Most women field biologists, Isabel says, take it more or less for granted that they will not marry or have children or indeed, any kind of domestic life (although there are a few exceptions, like her own research supervisor, Prof. Helene Marsh). Isabel was once on a dolphin surveying expedition in the Pacific, and the majority of the scientists were women, in the 30-35 age-group. Almost none were married; very few even had serious relationships. ‘Women know they can’t have careers (in field biology) as well as families.’ No one would give contracts to people who would have to absent themselves regularly in order to be with their families. Equally, if a woman took two or three years off she would find it very hard to come back into the field. For one thing she would have fallen behind in her network of contacts; for another younger people would have come along and squeezed her out. In a way it’s a very competitive field – like any other, investment banking, publishing, whatever.

 

‘But I don’t know,’ said Isabel, ‘how I’ll feel when my biological clock starts running out.’ To me it seems very ironic thhat field biologists should lead lives that are so completely at odds with the biology of their own species.

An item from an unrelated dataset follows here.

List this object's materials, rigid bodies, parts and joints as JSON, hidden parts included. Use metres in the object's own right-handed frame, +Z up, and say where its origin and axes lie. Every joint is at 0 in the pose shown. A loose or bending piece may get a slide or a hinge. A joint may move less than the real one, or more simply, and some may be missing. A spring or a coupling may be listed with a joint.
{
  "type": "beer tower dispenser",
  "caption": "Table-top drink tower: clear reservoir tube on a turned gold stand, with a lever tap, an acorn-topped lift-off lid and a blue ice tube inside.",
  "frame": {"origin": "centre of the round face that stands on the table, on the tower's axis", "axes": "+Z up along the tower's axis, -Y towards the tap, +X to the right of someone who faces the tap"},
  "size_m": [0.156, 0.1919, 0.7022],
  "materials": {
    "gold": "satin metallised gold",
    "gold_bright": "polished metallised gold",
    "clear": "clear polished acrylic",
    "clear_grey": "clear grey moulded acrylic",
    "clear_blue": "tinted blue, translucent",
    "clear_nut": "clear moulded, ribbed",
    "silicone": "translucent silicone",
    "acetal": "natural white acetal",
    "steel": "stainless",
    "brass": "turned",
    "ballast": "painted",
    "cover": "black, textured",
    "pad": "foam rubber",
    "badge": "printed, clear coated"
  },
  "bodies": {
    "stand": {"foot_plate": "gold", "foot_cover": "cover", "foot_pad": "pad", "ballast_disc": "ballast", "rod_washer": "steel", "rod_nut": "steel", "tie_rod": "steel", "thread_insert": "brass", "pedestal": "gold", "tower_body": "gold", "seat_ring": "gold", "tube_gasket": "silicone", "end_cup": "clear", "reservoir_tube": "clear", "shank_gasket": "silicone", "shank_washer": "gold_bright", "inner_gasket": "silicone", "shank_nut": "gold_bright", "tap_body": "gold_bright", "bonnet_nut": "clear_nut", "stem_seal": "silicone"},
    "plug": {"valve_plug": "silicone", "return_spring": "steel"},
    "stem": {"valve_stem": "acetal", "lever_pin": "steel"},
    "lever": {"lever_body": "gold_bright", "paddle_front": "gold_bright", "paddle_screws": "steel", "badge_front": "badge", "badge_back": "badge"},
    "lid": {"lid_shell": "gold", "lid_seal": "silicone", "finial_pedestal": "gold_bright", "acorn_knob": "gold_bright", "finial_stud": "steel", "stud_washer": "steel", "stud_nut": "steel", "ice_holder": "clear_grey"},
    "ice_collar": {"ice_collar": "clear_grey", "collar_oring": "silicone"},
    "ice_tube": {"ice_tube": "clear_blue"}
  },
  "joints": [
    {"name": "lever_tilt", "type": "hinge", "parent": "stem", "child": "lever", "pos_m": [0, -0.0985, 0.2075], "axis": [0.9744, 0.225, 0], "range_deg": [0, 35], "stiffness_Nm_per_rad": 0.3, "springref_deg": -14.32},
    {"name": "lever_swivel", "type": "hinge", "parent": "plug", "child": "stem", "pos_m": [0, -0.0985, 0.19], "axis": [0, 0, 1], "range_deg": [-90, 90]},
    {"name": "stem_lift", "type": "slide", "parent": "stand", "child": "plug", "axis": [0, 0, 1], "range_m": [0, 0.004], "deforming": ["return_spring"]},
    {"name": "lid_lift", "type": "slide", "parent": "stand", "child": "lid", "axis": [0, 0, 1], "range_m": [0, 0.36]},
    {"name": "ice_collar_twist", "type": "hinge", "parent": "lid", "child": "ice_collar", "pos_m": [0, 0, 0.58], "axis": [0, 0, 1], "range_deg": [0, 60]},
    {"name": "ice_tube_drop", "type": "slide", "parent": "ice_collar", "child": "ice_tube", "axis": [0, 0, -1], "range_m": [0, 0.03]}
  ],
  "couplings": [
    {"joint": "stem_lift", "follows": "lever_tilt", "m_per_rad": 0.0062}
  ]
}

Does there still exist, I asked, a group scientists who would describe themselves as ‘naturalists’? A few, she said. She named one whose knowledge of the natural world of South-East Asia is so detailed and thorough that people refer to him as a ‘naturalist’ – but his specialization is birds. Then there was another man, who is in North Korea. He’s been lucky to be allowed to study birds in North Korea, but he’s always followed by watchers. He has no friends, no visitors, and that’s how he likes it – visitors would be a distraction.

I asked Isabel if she knew about trees and she shook her head ruefully; no, she doesn’t and doesn’t particularly want to. ‘Just want to keep what I’ve got in my head’. On another occasion she told me that she couldn’t conceive of doing terrestrial zoology because she hates insects and mud.